WME is represented by Steven Marenberg and Robert Schwartz at Irell & Manella, who explicitly point out that Crews never contacted WME’s leadership before deciding to go public during the #MeToo phenomenon. By doing so, they write, Crews “equated himself with the women and men who have been forced, sometimes repeatedly and over an extended period, to submit to sex or endure sexual harassment to keep their jobs or advance their careers, while the perpetrators and others who knew about it looked the other way.”
That’s an unfair comparison, WME implies.

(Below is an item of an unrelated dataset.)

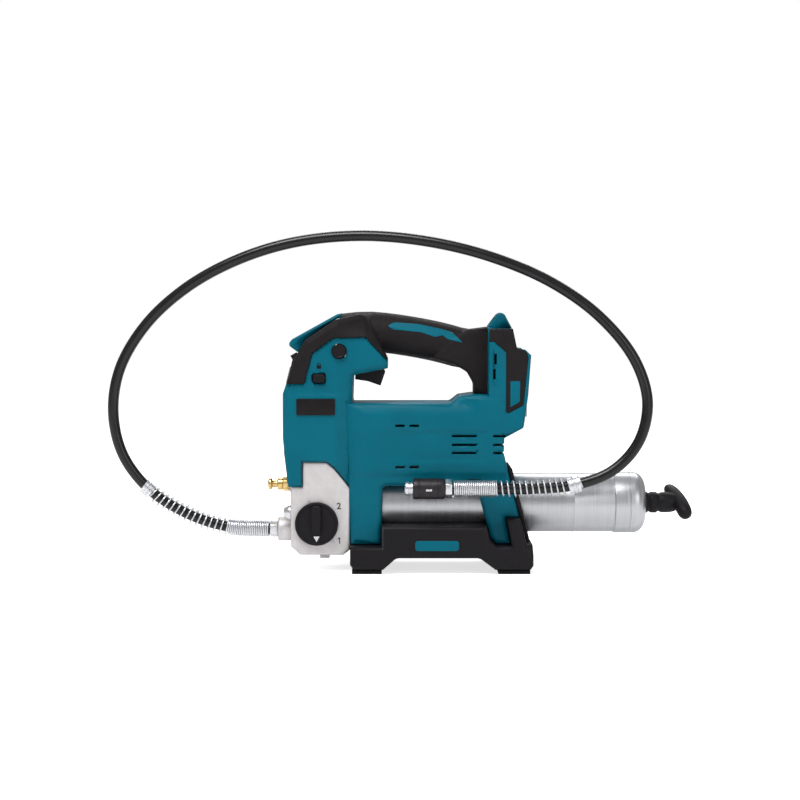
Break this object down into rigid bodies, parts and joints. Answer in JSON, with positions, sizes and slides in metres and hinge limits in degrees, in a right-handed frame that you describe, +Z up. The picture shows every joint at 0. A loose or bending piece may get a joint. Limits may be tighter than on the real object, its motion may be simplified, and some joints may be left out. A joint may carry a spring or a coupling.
{
  "type": "cordless grease gun",
  "caption": "Battery-powered grease gun standing on its feet: closed-loop handle, die-cast pump, steel grease barrel, and a stiff high-pressure hose arching over to a side clip.",
  "frame": {"origin": "bottom centre of the tool's box without the hose, on the plane its feet stand on", "axes": "+X back along the barrel to its T-handle, +Y to the tool's right, +Z up"},
  "size_m": [0.5718, 0.122, 0.3291],
  "materials": {
    "housing_nylon": "moulded, satin",
    "soft_overmould": "fine textured",
    "black_nylon": "moulded, satin",
    "foot_rubber": "matt",
    "cast_aluminium": "bead blasted die casting",
    "barrel_steel": "drawn tube, satin",
    "zinc_plate": "zinc plated",
    "brass": "turned",
    "machined_steel": "machined",
    "lens": "clear",
    "board": "solder resist",
    "label": "printed foil, blank",
    "hose_rubber": "smooth, glossy",
    "copper_windings": "lacquered"
  },
  "bodies": {
    "frame": {"housing_left": "housing_nylon", "housing_right": "housing_nylon", "grip_cover_left": "soft_overmould", "grip_cover_right": "soft_overmould", "rear_cover_left": "black_nylon", "rear_cover_right": "black_nylon", "front_strap_hook": "housing_nylon", "rear_strap_hook": "housing_nylon", "lamp_housing": "black_nylon", "lamp_lens": "lens", "rating_plate": "label", "pump_block": "cast_aluminium", "outlet_fitting": "zinc_plate", "loader_nipple": "brass", "gear_plate": "cast_aluminium", "motor_can": "machined_steel", "barrel": "barrel_steel", "barrel_cap": "barrel_steel", "barrel_collar": "foot_rubber", "follower_spring": "machined_steel", "base_stand": "black_nylon", "front_foot_pad": "foot_rubber", "rear_foot_pad": "foot_rubber", "trigger_spring": "machined_steel", "switch_unit": "black_nylon", "control_board": "board", "terminal_block": "black_nylon", "terminal_blade_left": "brass", "terminal_blade_right": "brass", "battery_rail_left": "machined_steel", "battery_rail_right": "machined_steel", "hose": "hose_rubber", "hose_guard_front": "zinc_plate", "hose_guard_rear": "zinc_plate", "ferrule_front": "zinc_plate", "ferrule_rear": "zinc_plate", "coupler_nut": "zinc_plate", "coupler_sleeve": "black_nylon", "coupler_nozzle": "zinc_plate", "hose_clip": "black_nylon", "housing_screw_1": "zinc_plate", "housing_screw_2": "zinc_plate", "housing_screw_3": "zinc_plate", "housing_screw_4": "zinc_plate", "housing_screw_5": "zinc_plate", "housing_screw_6": "zinc_plate"},
    "trigger": {"trigger": "black_nylon"},
    "lock_off_button": {"lock_off_button": "black_nylon"},
    "lock_on_button": {"lock_on_button": "black_nylon"},
    "speed_dial": {"speed_dial": "black_nylon"},
    "bleeder_valve": {"bleeder_valve": "zinc_plate"},
    "follower": {"follower_rod": "zinc_plate", "follower_cup": "foot_rubber", "tee_handle": "black_nylon"},
    "rotor": {"armature": "copper_windings", "cooling_fan": "black_nylon", "drive_pinion": "machined_steel"},
    "crank": {"crank_gear": "machined_steel"},
    "plunger": {"plunger": "machined_steel"}
  },
  "joints": [
    {"name": "trigger_pull", "type": "hinge", "parent": "frame", "child": "trigger", "pos_m": [-0.1195, 0, 0.1945], "axis": [0, -1, 0], "range_deg": [0, 12], "stiffness_Nm_per_rad": 0.4, "springref_deg": -20.05, "deforming": ["trigger_spring"]},
    {"name": "lock_off_push", "type": "slide", "parent": "frame", "child": "lock_off_button", "axis": [0, 1, 0], "range_m": [0, 0.003]},
    {"name": "lock_on_push", "type": "slide", "parent": "frame", "child": "lock_on_button", "axis": [0, 1, 0], "range_m": [0, 0.0012], "stiffness_N_per_m": 400, "springref_m": -0.002},
    {"name": "dial_turn", "type": "hinge", "parent": "frame", "child": "speed_dial", "pos_m": [-0.1588, -0.036, 0.0467], "axis": [0, -1, 0], "range_deg": [0, 127.5]},
    {"name": "bleeder_turn", "type": "hinge", "parent": "frame", "child": "bleeder_valve", "pos_m": [-0.186, -0.018, 0.056], "axis": [-1, 0, 0], "range_deg": [0, 360]},
    {"name": "follower_pull", "type": "slide", "parent": "frame", "child": "follower", "axis": [1, 0, 0], "range_m": [0, 0.2], "deforming": ["follower_spring"]},
    {"name": "crank_spin", "type": "hinge", "parent": "frame", "child": "crank", "pos_m": [-0.145, 0, 0.1471], "axis": [1, 0, 0], "continuous": true},
    {"name": "rotor_spin", "type": "hinge", "parent": "frame", "child": "rotor", "pos_m": [-0.1, 0, 0.123], "axis": [1, 0, 0], "continuous": true},
    {"name": "plunger_stroke", "type": "slide", "parent": "frame", "child": "plunger", "axis": [0, 0, 1], "range_m": [-0.004, 0.004]}
  ],
  "couplings": [
    {"joint": "crank_spin", "follows": "rotor_spin", "ratio": -0.33333}
  ]
}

“In contrast, the response of WME’s senior leadership, upon learning that Mr. Crews had not ‘let it go’ and had accused one of its agents of the conduct alleged here, was both swift and serious,” states the Answer. “They quickly contacted Mr. Crews and expressed their concerns. They asked Mr. Crews to meet with them. He accepted. At those meetings, WME encouraged Mr. Crews to tell them everything that had happened, to be as open with the public as he wanted, and to propose whatever form of resolution he thought was justified. Shortly thereafter, WME suspended Mr. Venit — without pay — for one month and dramatically demoted him, by stripping him of his title and position as head of the Motion Picture Group.”
This response is the “exact opposite” of ratifying Venit’s conduct, continues WME, adding, “At the appropriate point, WME will present these and other facts to the Court for resolution because WME’s acts should not and do not create any liability to Mr. Crews. To the contrary, those acts demonstrate that WME decisively addressed and punished the conduct Mr. Crews alleges that Mr. Venit engaged in, bar any assertion that WME ‘ratified’ the conduct, and thereby absolve WME of liability. For these reasons, and until the Court hears all of the evidence, it should not accept Mr. Crews’ allegations against WME.”